Besonders geholfen habe ihm in dieser Zeit aber auch die Unterstützung seitens der Stadtkirche und des Bistums. Ohne diese Unterstützung wäre die Causa Wucherpfennig evtl. anders ausgegangen. Dankbarkeit umschreibe das Gefühl nur zu einem gewissen Teil. So fühle er auch keine Verbitterung, aber der Blick auf das, was Kirche heute bedeutet habe sich geändert. Noch mal auf Luthers Aussage bezogen, kamen Begriffe wie wetterwendisch, friedfertig und Machtwort ins Spiel. Wer tapfer ist, ist nicht wetterwendisch, aber friedfertig und muss gelegentlich auch ein Machtwort sprechen. Glaube habe bei Luther immer mit Existenz und Erfahrung zu tun und das begründe seine Tapferkeit, denn Verletzungen blieben dabei nicht aus, so Pater Ansgar Wucherpfennig.

Es folgte ein kurzer Ausflug in die Welt der griechischen Philosophie: Tapferkeit auf griechisch lautet andreia , wörtlich übersetzt Mannhaftigkeit. Platon hatte die Tapferkeit mit den 3 Seelenkräften des Menschen:

  • logos (Vernunft)               -> Weisheit ausprägen
  • Thymos (Mut)                   -> Tapferkeit erlangen
  • Epithymia (Begierde)    -> in Besonnenheit entfalten

Die Gerechtigkeit ist die Tugend, die für eine harmonische Ordnung sorgt. Gerechtigkeit ist also die Kraft, die Weisheit, Tapferkeit und Besonnenheit alltagstauglich macht.

Tapferkeit kommt in der Bibel eher selten vor, im Neuen Testament überhaupt nicht. Im Alten Testament kann man die Tapferkeit am deutlichsten an den biblischen Frauen sehen. So z.B. Sarah, die Frau von Abraham, die wegweisend an seiner Seite steht, oder Hagar und Rut. Allen drei Frauen ist gemein, dass Tapferkeit mit Verwundbarkeit und Verletzbarkeit verbunden ist. Mut, weil sie trotz aller Verletzungen ihr Ziel nicht aus dem Auge verlieren.

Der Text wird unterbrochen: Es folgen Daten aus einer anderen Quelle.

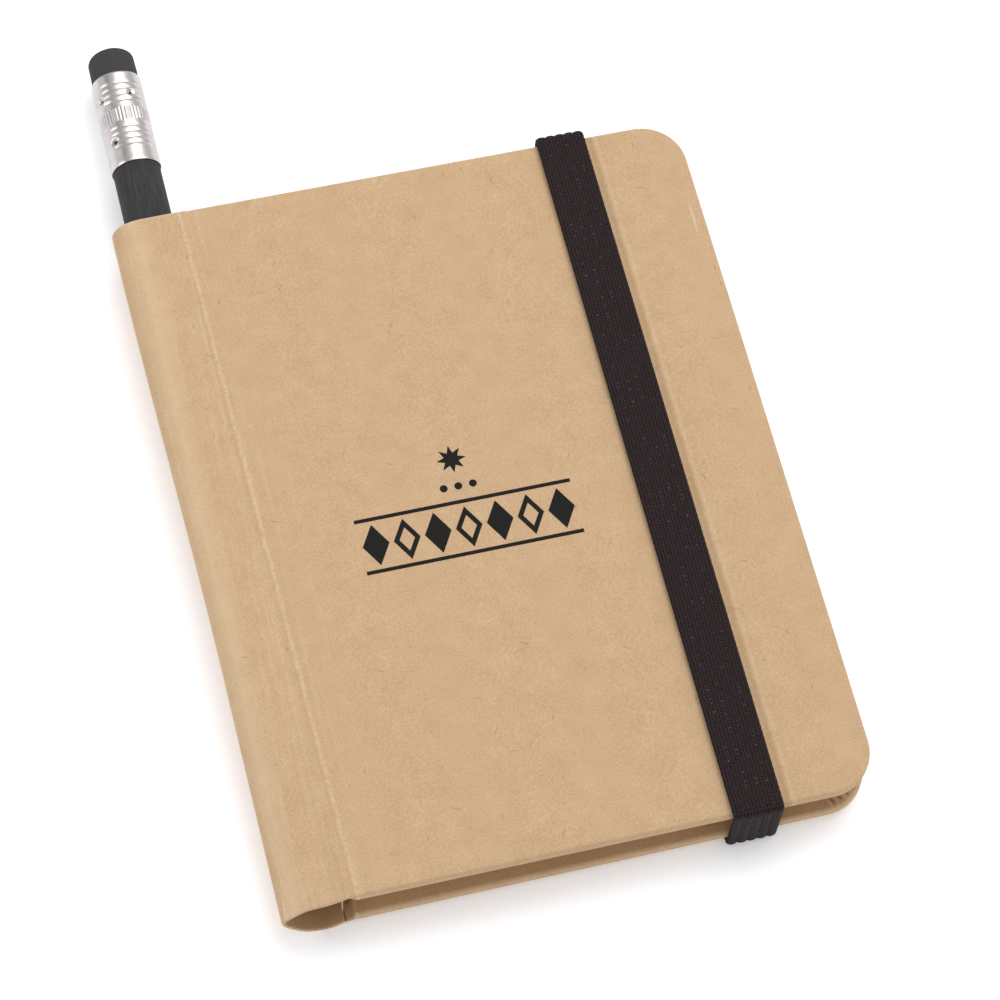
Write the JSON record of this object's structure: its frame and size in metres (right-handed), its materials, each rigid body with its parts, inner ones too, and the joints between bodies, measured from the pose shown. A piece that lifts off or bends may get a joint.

Eine Frau, die für Ansgar Wucherpfennig eine besondere Bedeutung erfahren hatte, ist die kanaanäische Frau, die zunächst von den Jüngern und auch von Jesus zurückgewiesen wurde, aber beharrlich blieb. Zurückweisungen, die Frauen auch heute noch in der Kirche erfahren, nennt Pater Wucherpfennig geistlichen und spirituellen  Missbrauch, nämlich Gott auf seiner Seite zu wissen und jede Störung als fremd und lästig zu empfinden.

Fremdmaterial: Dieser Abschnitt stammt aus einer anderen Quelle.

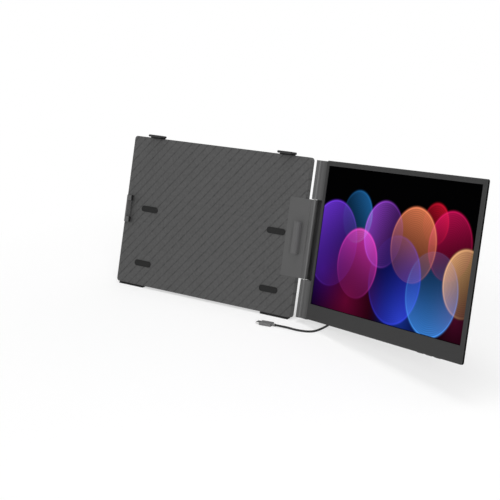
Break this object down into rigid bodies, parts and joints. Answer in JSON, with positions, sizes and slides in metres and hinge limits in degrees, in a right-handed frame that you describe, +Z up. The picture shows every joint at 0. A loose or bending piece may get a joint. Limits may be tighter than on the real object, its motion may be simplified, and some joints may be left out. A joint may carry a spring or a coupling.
{
  "type": "clip-on portable monitor",
  "caption": "Thin wide display hinged to the side of a flat mounting plate with spring clips for a laptop lid, a rear kickstand and a short lead with a plug.",
  "frame": {"origin": "on the table, under the middle of the object's box without its lead", "axes": "+Z up from the table, +X to the right as seen by the person in front and along the longest extent, +Y away from that person"},
  "size_m": [0.726, 0.211, 0.2591],
  "materials": {
    "plate_plastic": "fine-textured dark grey plastic",
    "hinge_plastic": "satin grey plastic",
    "clip_plastic": "satin dark grey plastic",
    "screen_plastic": "fine-textured charcoal plastic",
    "chassis_plastic": "glass-filled black plastic",
    "guide_plastic": "plain black plastic",
    "button_plastic": "satin black plastic",
    "plug_plastic": "satin grey moulded plastic",
    "speaker_plastic": "black plastic box",
    "polarizer": "glossy dark display face, lit from behind",
    "cell_glass": "thin display glass",
    "film": "thin white film",
    "clear_plastic": "clear moulded sheet",
    "tray_metal": "bare pressed sheet",
    "kickstand_metal": "dark grey anodised sheet",
    "steel": "bare pressed steel",
    "spring_steel": "bright spring steel",
    "screw_steel": "blackened steel",
    "socket_metal": "bright plated shell",
    "rubber": "soft black rubber",
    "lead_rubber": "smooth dark lead jacket",
    "wire_rubber": "black sleeved wires",
    "board": "green circuit board"
  },
  "bodies": {
    "plate": {"plate_front_cover": "plate_plastic", "plate_rear_cover": "plate_plastic", "plate_stiffener": "steel", "plate_screws": "screw_steel", "plate_feet": "rubber", "lid_pads": "rubber", "clip_guides": "guide_plastic", "clip_springs": "spring_steel", "hinge_bracket": "steel", "bracket_bolts": "screw_steel", "hinge_block": "hinge_plastic", "right_side_clip": "clip_plastic", "right_clip_liner": "rubber", "socket_housing": "plate_plastic", "usb_socket": "socket_metal", "port_board": "board", "plate_wires": "wire_rubber", "kickstand_pins": "screw_steel", "usb_lead": "lead_rubber", "socket_plug": "plug_plastic", "socket_plug_shell": "socket_metal", "free_plug": "plug_plastic", "free_plug_shell": "socket_metal"},
    "screen": {"upper_hinge_shaft": "steel", "lower_hinge_shaft": "steel", "friction_washers": "spring_steel", "hinge_nuts": "screw_steel", "upper_leaf_bracket": "steel", "lower_leaf_bracket": "steel", "upper_knuckle_cover": "hinge_plastic", "lower_knuckle_cover": "hinge_plastic", "hinge_end_caps": "hinge_plastic", "front_bezel": "screen_plastic", "screen_polarizer": "polarizer", "display_cell": "cell_glass", "diffuser_films": "film", "light_guide": "clear_plastic", "reflector_sheet": "film", "panel_tray": "tray_metal", "led_bar": "board", "chassis_frame": "chassis_plastic", "leaf_screws": "screw_steel", "rear_cover": "screen_plastic", "rear_cover_screws": "screw_steel", "driver_board": "board", "panel_flex": "film", "speakers": "speaker_plastic", "button_board": "board", "screen_wires": "wire_rubber"},
    "power_button": {"power_button": "button_plastic"},
    "menu_button": {"menu_button": "button_plastic"},
    "brightness_button": {"brightness_button": "button_plastic"},
    "left_top_clip": {"left_top_clip": "clip_plastic", "left_top_clip_pad": "rubber"},
    "right_top_clip": {"right_top_clip": "clip_plastic", "right_top_clip_pad": "rubber"},
    "left_side_clip": {"left_side_clip": "clip_plastic", "side_clip_liners": "rubber"},
    "kickstand": {"kickstand": "kickstand_metal", "kickstand_pad": "rubber"}
  },
  "joints": [
    {"name": "screen_hinge", "type": "hinge", "parent": "plate", "child": "screen", "pos_m": [0.00596, 0.05258, 0.11145], "axis": [0, -0.3305, -0.9438], "range_deg": [-19.8, 120.2]},
    {"name": "kickstand_hinge", "type": "hinge", "parent": "plate", "child": "kickstand", "pos_m": [-0.16604, 0.0699, 0.13187], "axis": [1, 0, 0], "range_deg": [-33.9, 25]},
    {"name": "left_top_slide", "type": "slide", "parent": "plate", "child": "left_top_clip", "axis": [0, 0.3305, 0.9438], "range_m": [0, 0.025], "stiffness_N_per_m": 200, "springref_m": -0.02},
    {"name": "right_top_slide", "type": "slide", "parent": "plate", "child": "right_top_clip", "axis": [0, 0.3305, 0.9438], "range_m": [0, 0.025], "stiffness_N_per_m": 200, "springref_m": -0.02},
    {"name": "left_side_slide", "type": "slide", "parent": "plate", "child": "left_side_clip", "axis": [-1, 0, 0], "range_m": [0, 0.005], "stiffness_N_per_m": 500, "springref_m": -0.008},
    {"name": "power_press", "type": "slide", "parent": "screen", "child": "power_button", "axis": [0, 0.3305, 0.9438], "range_m": [0, 0.0005], "stiffness_N_per_m": 800, "springref_m": -0.001},
    {"name": "menu_press", "type": "slide", "parent": "screen", "child": "menu_button", "axis": [0, 0.3305, 0.9438], "range_m": [0, 0.0005], "stiffness_N_per_m": 800, "springref_m": -0.001},
    {"name": "brightness_press", "type": "slide", "parent": "screen", "child": "brightness_button", "axis": [0, 0.3305, 0.9438], "range_m": [0, 0.0005], "stiffness_N_per_m": 800, "springref_m": -0.001}
  ]
}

Doris Wagner hat darüber ein Buch geschrieben, in dem sie drei Formen des geistlichen und spiritiuellen Missbrauchs ausmacht:

  • spirituelle Vernachlässigung
  • spirituelle Manipulation
  • geistliche Gewalt, die sexueller Gewalt vorausgeht

Als Beispiel für geistliche Vernachlässigung führte er die Geschicht von Hanna an, die ihr Baby in der 8 Schwangerschaftswoche verlor und dieses beerdigen lassen wollte. Die daraufhin angesprochene Pastoralmitarbeiterin wies dies mit dem Hinweis, es handele sich ja noch garnicht um ein Kind, brüsk zurück; da könne man ja auch Katzen und Hunde beerdigen. Als andere Beispiele nannte er, dass Kinder zur Beichte gezwungen und dann nicht zur Erstkommunion zugelassen werden.

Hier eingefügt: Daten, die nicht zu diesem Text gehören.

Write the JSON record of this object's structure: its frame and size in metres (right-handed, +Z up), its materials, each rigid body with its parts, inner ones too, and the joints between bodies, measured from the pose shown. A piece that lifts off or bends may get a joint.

Die kanaanäische Frau lies sich von der Zurückweisung nicht beeindrucken, sodass Jesus ihr einen großen Glauben attestierte. Mit der kanaanäischen Frau relativierte er das Zitat von Luther und stellte fest, dass wenn er sich darauf berufen hätte, er nicht weitergekommen wäre. Mit Hier stehe ich, ich kann nicht anders, gestehe man sich ein, dass man in eine Sackgasse geraten ist, da helfe dann nur Besonnenheit und Vernunft; Weisheit und einen neuen Weg zu suchen. Tapferkeit sucht dann nach der Lücke, nach einem Aussweg aus der Situation; damit es eine Zukunft für alle Beteiligte gibt. Ein anderes Zitat von Luther sei ihm deshalb wichtiger geworden: Lasst die Geister aufeinanderplatzen, die Fäuste aber haltet still. Die Konflikte suchen, aber keine Gewalt, das biete Möglichkeiten für eine Lösung.

Am Ende des sich daran anschließenden Gottesdienstes überreichte Pfarrer Rolf Glaser ein Weinpräsent als Dank für seine Predigt an Pater Ansgar Wucherpfennig.